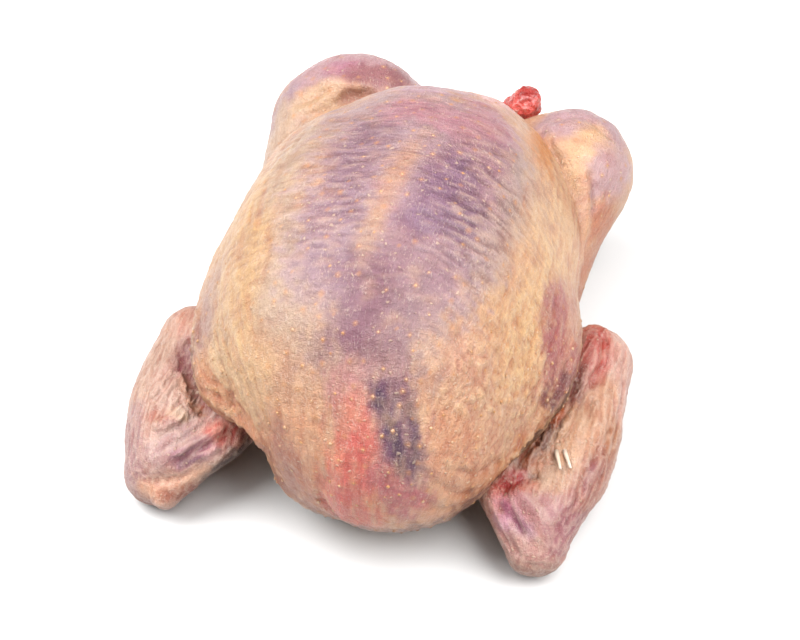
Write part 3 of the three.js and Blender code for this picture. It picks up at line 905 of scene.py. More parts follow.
# The colours of the skin over the body and legs: the points that each patch runs through, how far it
# reaches from them, its colour, how much of it shows and how softly it fades.
SKIN_PATCHES = {
    "pale back": ([(0, 10, 0)], (60, 85, 13), "#e3c3ab", 0.9, 0.5),
    "tan front": ([(-14, -42, 34), (0, -48, 30), (22, -40, 34)], (16, 9, 17), "#eab18b", 1.0, 0.5),
    "cream left flank": (
        [(-37, 6, 52), (-31, -15, 54), (-27, -30, 46)],
        (12, 11, 16), "#e9c18b", 1.0, 0.5),
    "cream right flank": (
        [(33, 26, 46), (31, 0, 53), (27, -14, 54)],
        (8.5, 13, 14), "#f9cd9b", 1.0, 0.5),
    "pale left side": (
        [(-24, 22, 67), (-26, 3, 68), (-23, -9, 68), (-18, -30, 60)],
        (7, 9, 9), "#d4bea6", 0.9, 0.6),
    "peach low left": ([(-20, -34, 55), (-13, -37, 54)], (8, 5, 7), "#d1a687", 0.8, 0.6),
    # Painted shade: the middle of the left side darkened.
    "painted shade left middle": (
        [(-22, -12, 67), (-19, -18, 66), (-17, -24, 64)],
        (5, 5, 8), "#c6aa94", 0.6, 0.8),
    "gold left flank": (
        [(-34, -1, 58), (-29, -7, 62), (-27, -14, 60)],
        (5.5, 7, 8), "#e6be88", 1.0, 0.7),
    "gold left shoulder": ([(-35, 3, 60), (-34, 10, 62)], (3, 5, 5), "#e9bd82", 0.6, 0.8),
    "gold left low": ([(-29, -30, 50), (-23, -34, 52)], (4, 4, 6), "#fcd5a0", 0.7, 0.8),
    "mauve left edge": ([(-41, -8, 45), (-41, -17, 39)], (3.5, 7, 7), "#bb9895", 0.75, 0.6),
    "gold right flank": ([(33, 10, 49), (31, -8, 50), (31, -15, 45)], (5, 8, 7), "#fbd096", 0.9, 0.7),
    "pink right low": ([(20, -26, 57), (23, -24, 55)], (5, 5, 5), "#dfaa92", 0.7, 0.7),
    "amber low left": (
        [(-38, -24, 34), (-35, -27, 30), (-30, -31, 32), (-23, -39, 34)],
        (5, 5, 7), "#e9a57b", 0.9, 0.6),
    # Painted shade low on the left of the neck end.
    "painted shade under left": (
        [(-17, -43, 36), (-13, -45, 27), (-7, -46, 22)],
        (5, 4, 6), "#bf6c4a", 0.8, 0.6),
    # Painted shade, warm from bounced light, on the right side where it hangs over the wing.
    "painted shade under right": (
        [(41, -10, 30), (37.5, -17, 28), (34, -24, 26), (29, -32, 26), (24, -39, 26)],
        (4, 6, 6), "#cc7a34", 0.9, 0.6),
    "tan breast": ([(21, 24, 66), (21, 8, 67), (19, -6, 67)], (7, 10, 8), "#cab1a9", 0.9, 0.6),
    "mauve breast": ([(-1, 32, 69), (1, 5, 75), (0, -16, 70)], (21, 12, 15), "#bb9fa7", 1.0, 0.4),
    "mauve neck": ([(0, -22, 69), (2, -34, 62)], (14, 6, 11), "#b0928e", 0.9, 0.5),
    "purple left breast": (
        [(-9, 24, 70), (-11, 14, 72), (-11, 5, 73), (-12, -5, 72), (-13, -15, 70), (-7, -20, 69)],
        (6, 6, 7), "#a78898", 1.0, 0.6),
    "purple right breast": (
        [(14, 27, 67), (13, 14, 72), (12, 3, 73), (7, -8, 73), (10, -14, 70), (3, -21, 69)],
        (8, 7, 8), "#ad8694", 1.0, 0.5),
    "purple right core": ([(11, 13, 73), (9, 5, 74), (6.5, -4, 74)], (5.5, 5, 6), "#96738e", 1.0, 0.6),
    "purple right side": ([(16, 3, 71), (15, -4, 71)], (3.5, 4, 5), "#906f88", 0.8, 0.6),
    "purple neck": ([(-3, -18, 71), (0, -24, 68), (-0.5, -31, 65)], (6.8, 5, 7), "#8e6073", 1.0, 0.55),
    "purple neck right": ([(8, -19, 69), (7, -24, 67), (5, -34, 61)], (4.5, 5, 6), "#9f7a84", 0.9, 0.6),
    "pink row patch": ([(4, -12.5, 72), (12, -11, 70)], (3.5, 2.6, 5), "#a98894", 0.8, 0.6),
    "pink top": (
        [(-3, 31, 71), (8, 30, 70), (16, 33, 66), (13, 40, 65)],
        (6, 6, 7), "#c6919f", 0.9, 0.6),
    # Painted light: a paler band across the top.
    "painted light top": ([(-5, 43, 66), (3, 46, 63)], (7, 4, 6), "#d0b1c3", 0.8, 0.6),
    "orange right top": ([(26, 40, 54), (25, 47, 51), (24, 56, 47)], (4, 7, 5), "#f2a050", 0.9, 0.6),
    "peach keel": (
        [(0.5, 13, 76), (-1, 7, 76), (-2.6, 1, 75.5), (-3.2, -4, 75)],
        (2.5, 4, 7), "#c89e8e", 1.0, 0.8),
    "peach keel end": ([(-3.6, -7, 74), (-4.4, -12, 73)], (2.2, 4, 6), "#c49e83", 0.7, 0.9),
    "purple right edge": (
        [(36.5, 3, 44), (38, -4, 40), (39.5, -9, 34), (41, -3, 30)],
        (5.6, 8, 6), "#bd6b6d", 1.0, 0.5),
    "cream strip": ([(39.5, 13, 37), (40, 4, 38)], (1.8, 5, 4), "#e0aa92", 0.8, 0.5),
    "stain left neck": (
        [(-17, -42.5, 41), (-16, -43.5, 34), (-15, -43, 27)],
        (2.6, 3, 5), "#cf947b", 0.7, 0.7),
    "pink neck": ([(0.3, -38, 57), (0.8, -41, 53), (1, -44, 49)], (6.2, 4.5, 5), "#cc9595", 1.0, 0.5),
    "pink neck low": ([(1.2, -49, 38), (0.4, -50, 31), (0, -48, 24)], (7, 5, 6), "#ee7f66", 1.0, 0.5),
    "mauve neck front": (
        [(6, -38, 57.5), (7.5, -42, 52), (9.5, -45.5, 46), (11.5, -48, 40)],
        (6.2, 5, 6), "#bc9697", 0.95, 0.5),
    "pink neck rows": ([(0.5, -40, 54), (0.5, -43.5, 49)], (4, 3, 4), "#d99c8e", 0.8, 0.7),
    "red neck": (
        [(0.6, -42.6, 51), (1.2, -46, 45.5), (1.3, -48.5, 40), (0.8, -50, 35), (-0.8, -50, 31.5)],
        (3.9, 4, 5), "#eb8c7e", 1.0, 0.6),
    "red cores": (
        [(1.0, -45.5, 46.5), (1.8, -48.5, 40), (0.5, -50, 35), (-2.2, -50, 32)],
        (2.0, 3, 2.8), "#ea6462", 0.55, 0.9),
    "rose neck left": ([(-3.6, -47, 42), (-4.6, -49, 35)], (2.2, 3, 4), "#f39880", 0.7, 0.8),
    "dark neck left": (
        [(4.8, -38.2, 56.4), (5.9, -40.8, 53), (7.4, -42.6, 50.4), (9.1, -44.3, 47.6), (10.3, -46, 44),
         (11.6, -47.2, 41)],
        (2.9, 2.8, 2.8), "#774b6f", 1.0, 0.5),
    "dark neck right": (
        [(8.6, -37.8, 55.8), (10.7, -38.8, 54), (11.9, -41, 50.8), (12.4, -43.2, 47.5),
         (12.9, -45.1, 44.3), (13.6, -46.4, 41)],
        (2.1, 2.4, 2.4), "#916876", 1.0, 0.5),
    "pale neck gap": ([(7.7, -39.4, 54.4), (8.5, -41.2, 51.9)], (1.0, 1.5, 1.8), "#9f8486", 0.8, 0.8),
    "pale neck slit": ([(10.2, -42.6, 49.4), (11.0, -44, 46.8)], (0.7, 1.3, 1.5), "#a28188", 0.8, 0.8),
    "dark streak left": (
        [(4.8, -39.4, 55.2), (5.9, -41.4, 52.2), (7.6, -43.2, 49.2), (9.4, -45, 45.8),
         (11.2, -46.8, 41.8)],
        (1.1, 2, 2), "#4d3552", 0.75, 0.7),
    "dark streak right": (
        [(10.9, -40, 52.6), (12.2, -42, 49.4), (13.1, -44.2, 46), (13.5, -46, 42.6)],
        (0.8, 2, 2), "#634868", 0.75, 0.7),
    # Painted shade along the lower edge of the neck end, next to the floor.
    "painted shade low edge": (
        [(-7, -45, 13), (2, -47.5, 15), (10, -47, 16), (19, -43, 18), (25, -39.5, 22)],
        (6, 6, 6), "#7a4538", 0.85, 0.5),
    "mauve neck end": (
        [(8, -48.6, 39), (10, -49.3, 35.6), (12, -49.2, 31), (14, -48.3, 33.7)],
        (3.6, 4, 4), "#cd737b", 0.9, 0.6),
    # Painted shade in the gap between the body and the right wing.
    "painted shade right gap": (
        [(41.6, -4.4, 26.5), (40.7, -9.2, 27), (38.2, -15.3, 26.5), (34.7, -21.6, 25.5),
         (29, -32, 23.5)],
        (2.2, 3.2, 2.8), "#673427", 1.0, 0.6),
    # Painted shade low on the right side, above the wing.
    "painted shade right low": ([(39.8, -8.9, 33.2), (37.7, -14.7, 32.9)], (2.6, 3.4, 3), "#6e3538", 0.8, 0.7),
    # Painted shade under the left rim, where it hangs over the wing.
    "painted shade below left rim": ([(-43.6, -15.8, 33.8), (-42.6, -19.2, 32)], (2.2, 3, 3), "#844a46", 0.9, 0.7),
    # Painted shade low on the front, next to the floor.
    "painted shade low front": (
        [(-9, -43.5, 17), (-14, -42, 18), (-19, -39.5, 20)],
        (5, 3.4, 3.5), "#b5694a", 0.9, 0.6),
    "amber low front": ([(-21, -39.5, 32), (-20.5, -39.8, 26)], (3, 2.6, 4), "#ba6f4a", 0.8, 0.7),
    # Painted light along the left rim, where the skin turns under, away from the lamps.
    "painted light low rim": (
        [(-36, -23, 39), (-33, -26.5, 39), (-29, -31.5, 40), (-25, -36, 40)],
        (3, 3, 4.5), "#ffdcae", 0.95, 0.7),
    "mauve left knee": (
        [(-36, 70, 43), (-28, 74, 46), (-18, 73, 46), (-8, 76, 40)],
        (8, 7, 7), "#ceaab3", 0.95, 0.45),
    "rose left knee": ([(-30, 70, 47), (-26, 71, 47.5)], (3.5, 3, 3), "#c07c9f", 0.7, 0.7),
    "dusk left knee": ([(-22, 69, 47), (-15, 70, 45)], (5.5, 4, 5), "#a26a71", 0.95, 0.6),
    "violet left knee": ([(-41, 64, 41), (-43, 60, 36)], (4, 5, 4), "#b69baf", 0.85, 0.6),
    "peach left web": ([(-41, 57, 39), (-37, 55, 41), (-43, 50, 33)], (5, 6, 5), "#dcc2ab", 0.95, 0.5),
    "gold left web": (
        [(-34, 61, 43), (-29, 61, 44), (-25, 60, 43.5)],
        (4, 3.5, 4), "#dcb995", 0.95, 0.6),
    "brown left pit": ([(-20, 64, 45), (-24, 63, 44.8)], (2.6, 2.2, 2.8), "#bd8877", 0.85, 0.6),
    "mauve right knee": ([(28, 64, 45), (34, 68, 45), (41, 66, 42)], (7, 6, 6), "#c9a8b2", 0.95, 0.45),
    "yellow right knee": (
        [(34, 54, 44), (33, 50, 42), (37, 60, 44)],
        (4.5, 5, 5), "#f3c99d", 0.95, 0.6),
    "mauve right thigh": (
        [(41, 55, 40), (40, 48, 36), (44, 58, 36)],
        (4.5, 6, 5), "#d5b2b8", 0.95, 0.5),
    "tan right thigh": ([(42, 44, 27), (41, 36, 23), (40, 28, 22)], (7, 8, 9), "#d98f69", 0.95, 0.45),
    "cream ridge": (
        [(36, 50, 40), (38, 44, 36), (38.5, 36, 31), (38.5, 26, 31)],
        (1.6, 2, 2), "#f0bd99", 0.8, 0.6),
    "cuff": ([(10, 77, 30), (12, 57, 55), (13, 51, 60)], (5, 6, 5), "#f5c4c4", 0.9, 0.5),
}

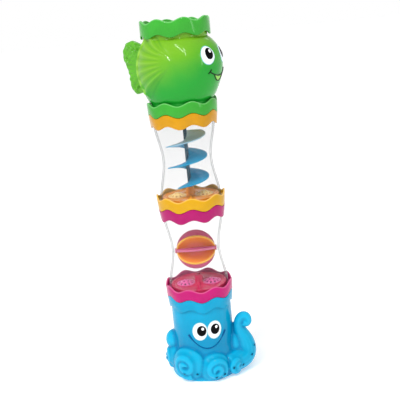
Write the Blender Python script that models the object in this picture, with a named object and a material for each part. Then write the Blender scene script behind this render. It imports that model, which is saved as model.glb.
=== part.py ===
"""Stacking bath and sand tower: an octopus cup, two clear waisted tubes and a fish cup.

Metres, +Z up. The origin is the middle of the octopus's flat underside. A bearing is an
angle about Z from the front (-Y) towards +X, so the face of the octopus has a bearing near 0.
"""

import math

import bmesh
import bpy
from mathutils import Matrix, Vector

MM = 0.001

# Heights. Each piece stands on the one below at a junction.
MODULE = 90 * MM
JUNCTION_OCTOPUS = 83 * MM
JUNCTION_WHEEL = JUNCTION_OCTOPUS + MODULE
JUNCTION_SCREW = JUNCTION_WHEEL + MODULE
FISH_TOP = JUNCTION_SCREW + 86 * MM

# Crowns: the wavy skirts and collars that nest at each junction.
SKIRT_RADIUS = 33.5 * MM
COLLAR_RADIUS = 32.8 * MM
CROWN_HEIGHT = 11 * MM
SKIRT_WALL = 1.6 * MM
COLLAR_WALL = 1.8 * MM
WAVES = 8
WAVE_HEIGHT = 1.8 * MM
TOP_BEARING = math.radians(15)
SCREW_BEARING = math.radians(15.8)
WHEEL_BEARING = math.radians(0.6)
OCTOPUS_BEARING = math.radians(-18.8)

# The spigot of each collar fills the socket under the ledge of the skirt above it.
SPIGOT_RADIUS = 30.9 * MM
SPIGOT_HEIGHT = 5 * MM
SOCKET_RADIUS = 31.3 * MM
LEDGE_BOTTOM = 5.3 * MM
LEDGE_TOP = 6.8 * MM
LEDGE_INNER = 25.5 * MM
SEAT_DEPTH = 6 * MM
SEAT_RISE = 1 * MM

GAP = 0.3 * MM

# Clear tubes.
TUBE_END = 29.7 * MM
TUBE_WAIST = 24.2 * MM
TUBE_WALL = 1.4 * MM
WAIST_HEIGHT = 45.5 * MM
WAIST_REACH = 38 * MM
TUBE_BOTTOM = LEDGE_TOP + GAP
TUBE_TOP = MODULE - SEAT_RISE
FLARE_RINGS = 4

# Sieve discs, which stand on the ledges.
SIEVE_RADIUS = 27.6 * MM
SIEVE_THICKNESS = 2 * MM
SIEVE_TOP = TUBE_BOTTOM + SIEVE_THICKNESS
HUB_TOP = 17.5 * MM
HUB_RADIUS = 5 * MM
HUB_TAPER = 0.7
SINK = 1 * MM
WINDOW_OFFSET = 13 * MM
HOLE_RING = 5 * MM
HOLE_RADIUS = 1.3 * MM
HOLES_IN_RING = 5
RIB_WIDTH = 3.2 * MM
RIB_HEIGHT = 3 * MM
RIB_SHARE = 0.9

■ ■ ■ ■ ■

- [Given instruction]
Filter lines by "that" and return each hit.

- [Final result]
# The colours of the skin over the body and legs: the points that each patch runs through, how far it
Write the Blender Python script that models the object in this picture, with a named object and a material for each part. Then write the Blender scene script behind this render. It imports that model, which is saved as model.glb.
# Crowns: the wavy skirts and collars that nest at each junction.